***** INFORMATION PROVIDED *****

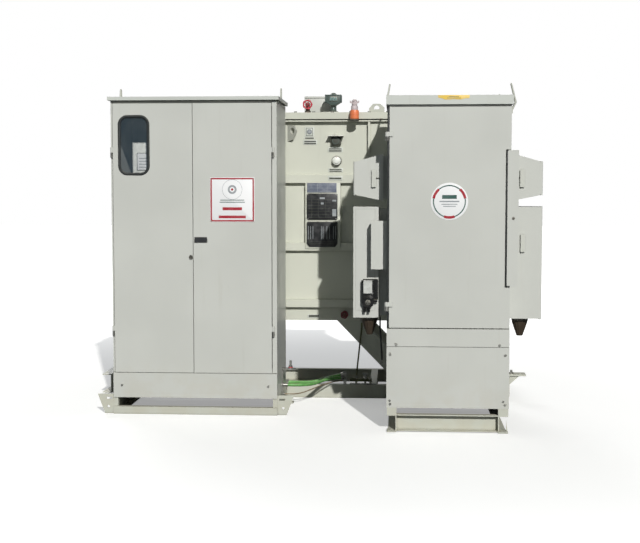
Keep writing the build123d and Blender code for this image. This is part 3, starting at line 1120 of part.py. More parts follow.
def cables():
    cable("earth_cable", EARTH_CABLE, GREEN_R)
    cable("earth_cable_rear", EARTH_CABLE_REAR, GREEN_R)
    cable("earth_lead", EARTH_LEAD, LEAD_R)
    cable("drop_cable", DROP_CABLE, DROP_R)
    cable("control_cable", CONTROL_CABLE, CONTROL_R)


# ---- fasteners ----------------------------------------------------------------------------
def fasteners():
    heads = []
    for x in (LV_X[0] + 62, LV_X[1] - 62):
        heads.append(bolt_head((x, LV_Y[0], 560), (0, -1, 0)))
    for x in (LV_X[0] + 24, LV_X[1] - 24):
        for z in (497, 180):
            heads.append(bolt_head((x, LV_Y[0], z), (0, -1, 0)))
    for x in (MV_X[0] + 60, MV_X[1] - 60):
        heads.append(bolt_head((x, MV_Y[0] + 4, 200), (0, -1, 0)))
    cover_front = TANK_Y[0] - COVER_OUT
    steps = 12
    for step in range(steps):
        x = TANK_X[0] - 20 + step * (TANK_X[1] - TANK_X[0] + 40) / (steps - 1)
        for y in (TANK_Y[0] - 24, TANK_Y[1] + 24):
            heads.append(bolt_head((x, y, COVER_TOP), (0, 0, 1), 11, 9))
    for y in (280, 430, 580):
        for x in (TANK_X[0] - 24, TANK_X[1] + 24):
            heads.append(bolt_head((x, y, COVER_TOP), (0, 0, 1), 11, 9))
    for y in (FRONT_RAIL_Y + 25, REAR_RAIL_Y + 25):
        for z in (70, 130):
            heads.append(bolt_head((LEFT_WEB_X, y, z), (-1, 0, 0), 12, 10))
    PARTS["bolts"] = group(*heads)


def build():
    skid()
    PARTS["base_frames"] = group(mv_base(), lv_base())
    tank_stand()
    mv_shell()
    lv_shell()
    hinge_solids = mv_doors() + lv_door()
    PARTS["hinges"] = group(*hinge_solids)
    mv_inside()
    lv_inside()
    plinth_panels()
    side_boxes()
    aux_and_socket()
    tank()
    active_part()
    radiators()
    ducts()
    tank_instruments()
    rating_plates()
    lifting_points()
    earthing()
    cables()
    fasteners()


build()
os.makedirs("parts", exist_ok=True)
for node, shape in PARTS.items():
    export_step(shape, "parts/" + node + ".step")
print(len(PARTS), "nodes")
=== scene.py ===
"""Looks of a skid-mounted unit substation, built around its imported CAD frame.

Sizes are in millimetres until a piece is made.
"""

import math

import bmesh
import bpy
from mathutils import Matrix, Vector


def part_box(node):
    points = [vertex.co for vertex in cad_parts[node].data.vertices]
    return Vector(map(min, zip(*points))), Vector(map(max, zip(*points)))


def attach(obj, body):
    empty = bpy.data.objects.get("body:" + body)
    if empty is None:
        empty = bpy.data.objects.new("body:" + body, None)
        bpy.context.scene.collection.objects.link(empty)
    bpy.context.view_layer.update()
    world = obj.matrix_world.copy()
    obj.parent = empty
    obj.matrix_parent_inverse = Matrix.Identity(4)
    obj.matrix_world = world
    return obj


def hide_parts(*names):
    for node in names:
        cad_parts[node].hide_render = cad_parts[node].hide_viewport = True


MM = 0.001

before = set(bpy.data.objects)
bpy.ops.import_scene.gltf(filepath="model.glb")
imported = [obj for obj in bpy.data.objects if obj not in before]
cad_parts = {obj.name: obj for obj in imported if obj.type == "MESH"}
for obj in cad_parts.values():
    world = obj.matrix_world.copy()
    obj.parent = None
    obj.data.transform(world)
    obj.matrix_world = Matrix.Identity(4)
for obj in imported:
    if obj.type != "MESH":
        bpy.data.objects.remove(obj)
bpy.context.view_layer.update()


# ---- places, read from the frame or shared with it, in millimetres ------------------------
def span_of(node):
    """The (low, high) pairs of a CAD node along X, Y and Z."""
    low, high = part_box(node)
    return [(low[axis] / MM, high[axis] / MM) for axis in range(3)]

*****

* [WHAT THE EXERCISE ASKS]: Copy out the material word for word and line for line.

* [EXERCISE RESPONSE]:
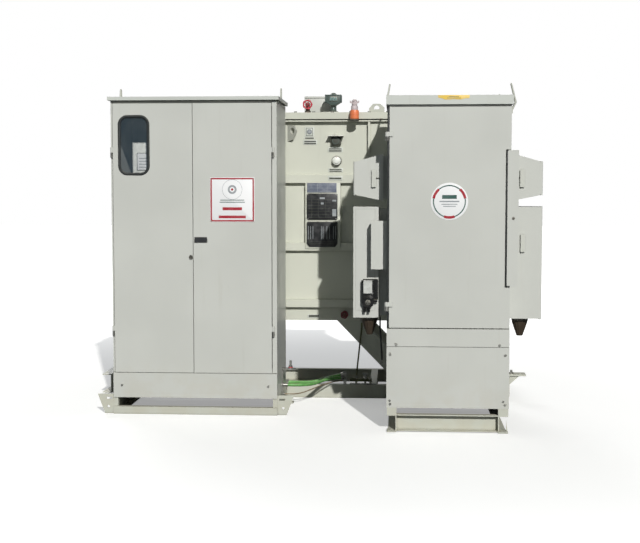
Keep writing the build123d and Blender code for this image. This is part 3, starting at line 1120 of part.py. More parts follow.
def cables():
    cable("earth_cable", EARTH_CABLE, GREEN_R)
    cable("earth_cable_rear", EARTH_CABLE_REAR, GREEN_R)
    cable("earth_lead", EARTH_LEAD, LEAD_R)
    cable("drop_cable", DROP_CABLE, DROP_R)
    cable("control_cable", CONTROL_CABLE, CONTROL_R)


# ---- fasteners ----------------------------------------------------------------------------
def fasteners():
    heads = []
    for x in (LV_X[0] + 62, LV_X[1] - 62):
        heads.append(bolt_head((x, LV_Y[0], 560), (0, -1, 0)))
    for x in (LV_X[0] + 24, LV_X[1] - 24):
        for z in (497, 180):
            heads.append(bolt_head((x, LV_Y[0], z), (0, -1, 0)))
    for x in (MV_X[0] + 60, MV_X[1] - 60):
        heads.append(bolt_head((x, MV_Y[0] + 4, 200), (0, -1, 0)))
    cover_front = TANK_Y[0] - COVER_OUT
    steps = 12
    for step in range(steps):
        x = TANK_X[0] - 20 + step * (TANK_X[1] - TANK_X[0] + 40) / (steps - 1)
        for y in (TANK_Y[0] - 24, TANK_Y[1] + 24):
            heads.append(bolt_head((x, y, COVER_TOP), (0, 0, 1), 11, 9))
    for y in (280, 430, 580):
        for x in (TANK_X[0] - 24, TANK_X[1] + 24):
            heads.append(bolt_head((x, y, COVER_TOP), (0, 0, 1), 11, 9))
    for y in (FRONT_RAIL_Y + 25, REAR_RAIL_Y + 25):
        for z in (70, 130):
            heads.append(bolt_head((LEFT_WEB_X, y, z), (-1, 0, 0), 12, 10))
    PARTS["bolts"] = group(*heads)


def build():
    skid()
    PARTS["base_frames"] = group(mv_base(), lv_base())
    tank_stand()
    mv_shell()
    lv_shell()
    hinge_solids = mv_doors() + lv_door()
    PARTS["hinges"] = group(*hinge_solids)
    mv_inside()
    lv_inside()
    plinth_panels()
    side_boxes()
    aux_and_socket()
    tank()
    active_part()
    radiators()
    ducts()
    tank_instruments()
    rating_plates()
    lifting_points()
    earthing()
    cables()
    fasteners()


build()
os.makedirs("parts", exist_ok=True)
for node, shape in PARTS.items():
    export_step(shape, "parts/" + node + ".step")
print(len(PARTS), "nodes")
=== scene.py ===
"""Looks of a skid-mounted unit substation, built around its imported CAD frame.

Sizes are in millimetres until a piece is made.
"""

import math

import bmesh
import bpy
from mathutils import Matrix, Vector


def part_box(node):
    points = [vertex.co for vertex in cad_parts[node].data.vertices]
    return Vector(map(min, zip(*points))), Vector(map(max, zip(*points)))


def attach(obj, body):
    empty = bpy.data.objects.get("body:" + body)
    if empty is None:
        empty = bpy.data.objects.new("body:" + body, None)
        bpy.context.scene.collection.objects.link(empty)
    bpy.context.view_layer.update()
    world = obj.matrix_world.copy()
    obj.parent = empty
    obj.matrix_parent_inverse = Matrix.Identity(4)
    obj.matrix_world = world
    return obj


def hide_parts(*names):
    for node in names:
        cad_parts[node].hide_render = cad_parts[node].hide_viewport = True


MM = 0.001

before = set(bpy.data.objects)
bpy.ops.import_scene.gltf(filepath="model.glb")
imported = [obj for obj in bpy.data.objects if obj not in before]
cad_parts = {obj.name: obj for obj in imported if obj.type == "MESH"}
for obj in cad_parts.values():
    world = obj.matrix_world.copy()
    obj.parent = None
    obj.data.transform(world)
    obj.matrix_world = Matrix.Identity(4)
for obj in imported:
    if obj.type != "MESH":
        bpy.data.objects.remove(obj)
bpy.context.view_layer.update()


# ---- places, read from the frame or shared with it, in millimetres ------------------------
def span_of(node):
    """The (low, high) pairs of a CAD node along X, Y and Z."""
    low, high = part_box(node)
    return [(low[axis] / MM, high[axis] / MM) for axis in range(3)]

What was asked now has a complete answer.